Как трудно быть искренней вообще и со своим ребенком в частности. Никогда не знаю, как помочь в отношениях двоих уже взрослых людей: мамы и дочери. Но мне кажется, надо помнить об этом «недовзрослом возрасте» чуть ли не над колыбелью, надо учиться быть искренней — чем раньше начнете, тем лучше. Часто ли мы вспоминаем при детях свое отрочество и юность? Нет, не «Я в твои годы полком командовала», а всерьез: как ссорились и мирились с друзьями, с родителями, с учителями — а ведь мы ссорились, товарищи бывшие подростки.

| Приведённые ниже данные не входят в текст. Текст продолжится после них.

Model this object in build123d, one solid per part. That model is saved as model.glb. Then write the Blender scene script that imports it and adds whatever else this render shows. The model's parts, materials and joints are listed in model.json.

Ох, я и ребенком была — страшно вспомнить! По литературе оценки в выпускном классе — пять, два, два, два, пять, пять, два и т. д. Пять — я соблаговолила ответить, «два» — не желаю. По химии, по физике — не выше тройки, а чтоб когда промолчать, если «душа горит» высказать свое мнение, ну конечно, не совпадающее с вашим, товарищ Ионыч! — пусть другие молчат. Самое трудное — преодолеть инерцию сложившихся отношений: стоило мне хоть на минутку замолчать, просто задуматься о чем-то, обязательно кто-нибудь — или ребята или учителя — спросит: «Ты не заболела? Что-то ты грустная». Приходится постоянно оправдывать их ожидания, и это в конце концов мучительно. В такой ситуации, когда сложился стереотип непонимания, когда стороны страдают в одиночку от того, что не слышат друг друга, но продолжают не слышать, — в такой ситуации нужен третий, и этим третьим может быть кто угодно, можем быть вы и я. Мне все время хочется спросить, не знаю только у кого, когда мне рассказывают о сегодняшних детях: «А дальше?» Ведь это клочочек жизни, лоскутик — а жизнь-то идет дальше, и вот пока мне мать что-то рассказывает, просит совета, уже что-то произошло, что-то сдвинулось, изменилось, и взгляды, и отношения меняются; «и сам, покорный общему закону, переменился я», так куда они меняются — к сближению, к отдалению от близких?